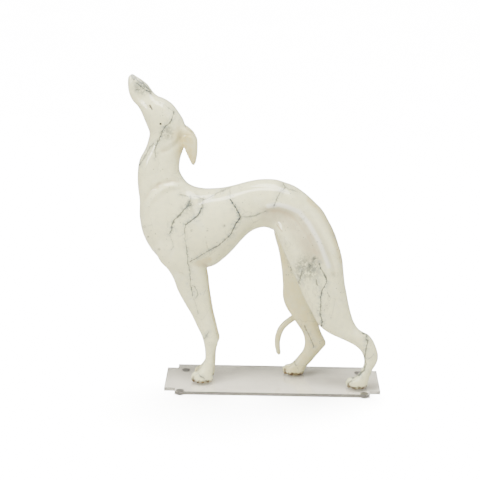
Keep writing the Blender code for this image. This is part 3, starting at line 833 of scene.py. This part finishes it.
def veinMasks(paint, place, flat, across):
    # how dark the veins are, and how grey the smudges round them
    s = veinSettings
    middle = greyhoundSettings["across"]
    slow = paint.drift(place, 55, 2, 0.5)
    quick = paint.drift(place, 230, 3, 0.6)
    far = across.between(middle - s["edge"], middle + s["edge"])
    bent = paint.vector("ADD", flat, paint.scaled(s["farShift"], far))
    for drift, amount in ((slow, s["warp"]), (quick, s["fineWarp"])):
        stretch = (4 * amount, 0, 4 * amount)
        bent = paint.vector("ADD", bent, paint.vector("MULTIPLY", drift, stretch))
    thick = paint.noise(place, 130, 2, 0.5).between(0.3, 0.7, 1.6, 0.6)    # thick and thin along a vein
    broken = paint.noise(place, 75, 3, 0.6).between(0.32, 0.48, 0.6, 1.0)  # and strong and weak
    smoky = paint.noise(place, 190, 4, 0.7).between(0.36, 0.56)
    mask = None
    nearest = None
    for width, strength, points in veins.values():
        away = nearestOnLine(paint, bent, points)
        vein = (away * thick).between(s["core"] * width, s["wider"] * width, strength, 0)
        reach = away.between(0, s["smudgeReach"] * width, strength, 0)
        mask = vein if mask is None else mask.larger(vein)
        nearest = reach if nearest is None else nearest.larger(reach)
    for x, z, radius, strength in blots.values():
        away = paint.vector("DISTANCE", bent, (x, 0, z), 1)
        mask = mask.larger(away.between(0.4 * radius, 1.9 * radius, strength, 0) * smoky)
    folds = (paint.noise(place, 85, 4, 0.6) - 0.5).size()
    hairs = folds.between(0.003, 0.02, 0.75, 0) * nearest * nearest
    fromCrest = (across - middle).size().between(1, s["edge"], 0.4, 1)
    smudge = nearest * paint.noise(place, 150, 5, 0.7).between(0.44, 0.64, 0.1, 0.75)
    return (mask.larger(hairs) * broken * fromCrest).kept(), (smudge * fromCrest).kept()


lacquerSettings = {
    "coat": 0.7,
    "coatRoughness": 0.04,
    "index": 1.5,
    "gleam": 0.2,
    "softness": 0.12,        # light that goes a little way into the lacquer
    "softReach": 0.004,
    "softColour": (1.0, 0.8, 0.55),
    "bump": 0.3,
    "bumpDepth": 0.0006,
    "crackCells": 34,        # mm
    "crackWander": 22,       # mm
    "speckScale": 260,
    "ragged": 12,            # mm, of the brown line's upper edge
    "wavy": 7,               # mm, of the eye and nose marks
    "cheekPit": (-194, 0, 453.9),
    "tailTip": (11, 0, 29),
}

lacquerColours = {
    "ivory": (0.84, 0.82, 0.52),
    "deep ivory": (0.79, 0.775, 0.485),
    "milky": (0.84, 0.84, 0.64),
    # painted shade in the hollows and below the haunch's ridge
    "haunch": (0.53, 0.475, 0.31),
    # warm painted shade inside the legs, on the ear, in the armpit and by the seat
    "tan": (0.60, 0.50, 0.215),
    "mottled": (0.62, 0.62, 0.42),
    "streaks": (0.47, 0.45, 0.31),
    # painted highlight along the haunch's ridge
    "ridgeHighlight": (0.87, 0.865, 0.77),
    # painted shade in the creases
    "creases": (0.50, 0.40, 0.24),
    "soles": (0.065, 0.036, 0.014),
    "eye": (0.05, 0.045, 0.04),
    "flank streak": (0.36, 0.24, 0.12),
    "lid": (0.30, 0.24, 0.15),
    "cheek pit": (0.02, 0.018, 0.016),
    "nose": (0.11, 0.115, 0.115),
    "tail tip": (0.20, 0.16, 0.10),
}

# strokes in the side view that the lacquer's colour follows; by the ear, seat, haunch and armpit it
# follows them with painted shade, along the ridge with a painted highlight
colourStrokes = {
    "ear": ((-155, 430), (-152.5, 412), (-146.5, 391)),
    "seat": ((58, 327), (80, 306), (94, 284), (107, 250), (115, 226)),
    "haunch": ((-8, 305), (14, 303), (36, 291), (55, 266), (70, 240)),
    "armpit": ((-128, 216), (-112, 222)),
    "thigh": ((20, 290), (45, 250), (66, 190), (85, 140)),
    "ridgeHighlight": ((-12, 318), (6, 321), (22, 317), (40, 309), (57, 290), (75, 260), (92, 219)),
    "eye": ((-211.8, 484), (-209.1, 478.6)),
    "flank streak": ((3.4, 285), (12, 276)),
    "lid": ((-221, 487.4), (-213, 481.5)),
    "nose": ((-243.5, 533), (-239, 526)),
}


def stainedIvory(paint, place, flat):
    c = lacquerColours
    stroke = {name: nearestOnLine(paint, flat, colourStrokes[name])
              for name in ("ear", "seat", "haunch", "armpit", "thigh", "ridgeHighlight")}
    cloudy = paint.noise(place, 16, 3, 0.5)
    ivory = paint.blend(cloudy.between(0.3, 0.7), c["ivory"], c["deep ivory"])
    milky = paint.noise(place, 38, 4, 0.65).between(0.5, 0.72, 0, 0.5)
    ivory = paint.blend(milky, ivory, c["milky"])
    cloudier = paint.noise(place, 50, 3, 0.6).between(0.2, 0.6, 0.6, 1)
    # painted shade: darker in the hollows and in a band below the haunch's ridge
    hollow = paint.attribute("hollow").between(0.3, 2.2) * 0.75
    hollowShade = hollow.larger(stroke["haunch"].between(6, 30, 1, 0))
    ivory = paint.blend(hollowShade * cloudier, ivory, c["haunch"])
    # warm painted shade on the ear, inside the legs, in the armpit and by the seat
    onEar = stroke["ear"].between(4, 20, 1, 0.35) * stroke["ear"].between(20, 23, 1, 0)
    tan = (paint.attribute("inside") * 0.6).larger(onEar)
    tan = tan.larger(stroke["armpit"].between(2, 9, 0.75, 0))
    tan = tan.larger(stroke["seat"].between(2, 8, 0.7, 0))
    ivory = paint.blend(tan * cloudier, ivory, c["tan"])
    mottled = paint.noise(place, 110, 5, 0.7).between(0.38, 0.66, 0, 0.4)
    ivory = paint.blend(mottled, ivory, c["mottled"])
    drawnOut = paint.vector("MULTIPLY", place, (1, 1, 0.3))
    streaks = paint.noise(drawnOut, 170, 4, 0.7).between(0.5, 0.62, 0, 0.5)
    ivory = paint.blend(streaks * stroke["thigh"].between(8, 34, 1, 0), ivory, c["streaks"])
    # painted highlight: lighter along the haunch's ridge
    ivory = paint.blend(stroke["ridgeHighlight"].between(1, 6, 0.75, 0), ivory, c["ridgeHighlight"])
    # painted shade: darker in the fine creases
    creases = paint.attribute("fineHollow").between(0.1, 0.5) * 0.5
    return paint.blend(creases, ivory, c["creases"])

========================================

## Set task
Copy out the full listing exactly.

## Answer to the task
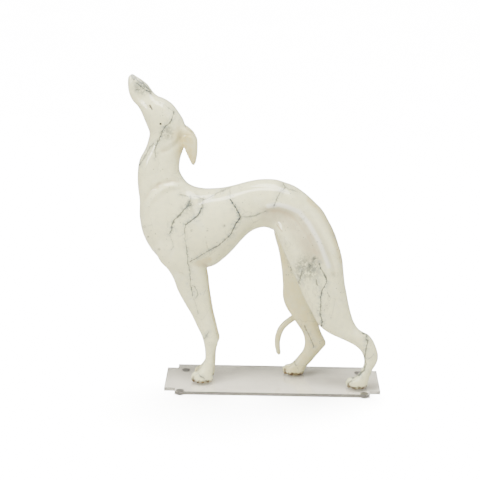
Keep writing the Blender code for this image. This is part 3, starting at line 833 of scene.py. This part finishes it.
def veinMasks(paint, place, flat, across):
    # how dark the veins are, and how grey the smudges round them
    s = veinSettings
    middle = greyhoundSettings["across"]
    slow = paint.drift(place, 55, 2, 0.5)
    quick = paint.drift(place, 230, 3, 0.6)
    far = across.between(middle - s["edge"], middle + s["edge"])
    bent = paint.vector("ADD", flat, paint.scaled(s["farShift"], far))
    for drift, amount in ((slow, s["warp"]), (quick, s["fineWarp"])):
        stretch = (4 * amount, 0, 4 * amount)
        bent = paint.vector("ADD", bent, paint.vector("MULTIPLY", drift, stretch))
    thick = paint.noise(place, 130, 2, 0.5).between(0.3, 0.7, 1.6, 0.6)    # thick and thin along a vein
    broken = paint.noise(place, 75, 3, 0.6).between(0.32, 0.48, 0.6, 1.0)  # and strong and weak
    smoky = paint.noise(place, 190, 4, 0.7).between(0.36, 0.56)
    mask = None
    nearest = None
    for width, strength, points in veins.values():
        away = nearestOnLine(paint, bent, points)
        vein = (away * thick).between(s["core"] * width, s["wider"] * width, strength, 0)
        reach = away.between(0, s["smudgeReach"] * width, strength, 0)
        mask = vein if mask is None else mask.larger(vein)
        nearest = reach if nearest is None else nearest.larger(reach)
    for x, z, radius, strength in blots.values():
        away = paint.vector("DISTANCE", bent, (x, 0, z), 1)
        mask = mask.larger(away.between(0.4 * radius, 1.9 * radius, strength, 0) * smoky)
    folds = (paint.noise(place, 85, 4, 0.6) - 0.5).size()
    hairs = folds.between(0.003, 0.02, 0.75, 0) * nearest * nearest
    fromCrest = (across - middle).size().between(1, s["edge"], 0.4, 1)
    smudge = nearest * paint.noise(place, 150, 5, 0.7).between(0.44, 0.64, 0.1, 0.75)
    return (mask.larger(hairs) * broken * fromCrest).kept(), (smudge * fromCrest).kept()


lacquerSettings = {
    "coat": 0.7,
    "coatRoughness": 0.04,
    "index": 1.5,
    "gleam": 0.2,
    "softness": 0.12,        # light that goes a little way into the lacquer
    "softReach": 0.004,
    "softColour": (1.0, 0.8, 0.55),
    "bump": 0.3,
    "bumpDepth": 0.0006,
    "crackCells": 34,        # mm
    "crackWander": 22,       # mm
    "speckScale": 260,
    "ragged": 12,            # mm, of the brown line's upper edge
    "wavy": 7,               # mm, of the eye and nose marks
    "cheekPit": (-194, 0, 453.9),
    "tailTip": (11, 0, 29),
}

lacquerColours = {
    "ivory": (0.84, 0.82, 0.52),
    "deep ivory": (0.79, 0.775, 0.485),
    "milky": (0.84, 0.84, 0.64),
    # painted shade in the hollows and below the haunch's ridge
    "haunch": (0.53, 0.475, 0.31),
    # warm painted shade inside the legs, on the ear, in the armpit and by the seat
    "tan": (0.60, 0.50, 0.215),
    "mottled": (0.62, 0.62, 0.42),
    "streaks": (0.47, 0.45, 0.31),
    # painted highlight along the haunch's ridge
    "ridgeHighlight": (0.87, 0.865, 0.77),
    # painted shade in the creases
    "creases": (0.50, 0.40, 0.24),
    "soles": (0.065, 0.036, 0.014),
    "eye": (0.05, 0.045, 0.04),
    "flank streak": (0.36, 0.24, 0.12),
    "lid": (0.30, 0.24, 0.15),
    "cheek pit": (0.02, 0.018, 0.016),
    "nose": (0.11, 0.115, 0.115),
    "tail tip": (0.20, 0.16, 0.10),
}

# strokes in the side view that the lacquer's colour follows; by the ear, seat, haunch and armpit it
# follows them with painted shade, along the ridge with a painted highlight
colourStrokes = {
    "ear": ((-155, 430), (-152.5, 412), (-146.5, 391)),
    "seat": ((58, 327), (80, 306), (94, 284), (107, 250), (115, 226)),
    "haunch": ((-8, 305), (14, 303), (36, 291), (55, 266), (70, 240)),
    "armpit": ((-128, 216), (-112, 222)),
    "thigh": ((20, 290), (45, 250), (66, 190), (85, 140)),
    "ridgeHighlight": ((-12, 318), (6, 321), (22, 317), (40, 309), (57, 290), (75, 260), (92, 219)),
    "eye": ((-211.8, 484), (-209.1, 478.6)),
    "flank streak": ((3.4, 285), (12, 276)),
    "lid": ((-221, 487.4), (-213, 481.5)),
    "nose": ((-243.5, 533), (-239, 526)),
}


def stainedIvory(paint, place, flat):
    c = lacquerColours
    stroke = {name: nearestOnLine(paint, flat, colourStrokes[name])
              for name in ("ear", "seat", "haunch", "armpit", "thigh", "ridgeHighlight")}
    cloudy = paint.noise(place, 16, 3, 0.5)
    ivory = paint.blend(cloudy.between(0.3, 0.7), c["ivory"], c["deep ivory"])
    milky = paint.noise(place, 38, 4, 0.65).between(0.5, 0.72, 0, 0.5)
    ivory = paint.blend(milky, ivory, c["milky"])
    cloudier = paint.noise(place, 50, 3, 0.6).between(0.2, 0.6, 0.6, 1)
    # painted shade: darker in the hollows and in a band below the haunch's ridge
    hollow = paint.attribute("hollow").between(0.3, 2.2) * 0.75
    hollowShade = hollow.larger(stroke["haunch"].between(6, 30, 1, 0))
    ivory = paint.blend(hollowShade * cloudier, ivory, c["haunch"])
    # warm painted shade on the ear, inside the legs, in the armpit and by the seat
    onEar = stroke["ear"].between(4, 20, 1, 0.35) * stroke["ear"].between(20, 23, 1, 0)
    tan = (paint.attribute("inside") * 0.6).larger(onEar)
    tan = tan.larger(stroke["armpit"].between(2, 9, 0.75, 0))
    tan = tan.larger(stroke["seat"].between(2, 8, 0.7, 0))
    ivory = paint.blend(tan * cloudier, ivory, c["tan"])
    mottled = paint.noise(place, 110, 5, 0.7).between(0.38, 0.66, 0, 0.4)
    ivory = paint.blend(mottled, ivory, c["mottled"])
    drawnOut = paint.vector("MULTIPLY", place, (1, 1, 0.3))
    streaks = paint.noise(drawnOut, 170, 4, 0.7).between(0.5, 0.62, 0, 0.5)
    ivory = paint.blend(streaks * stroke["thigh"].between(8, 34, 1, 0), ivory, c["streaks"])
    # painted highlight: lighter along the haunch's ridge
    ivory = paint.blend(stroke["ridgeHighlight"].between(1, 6, 0.75, 0), ivory, c["ridgeHighlight"])
    # painted shade: darker in the fine creases
    creases = paint.attribute("fineHollow").between(0.1, 0.5) * 0.5
    return paint.blend(creases, ivory, c["creases"])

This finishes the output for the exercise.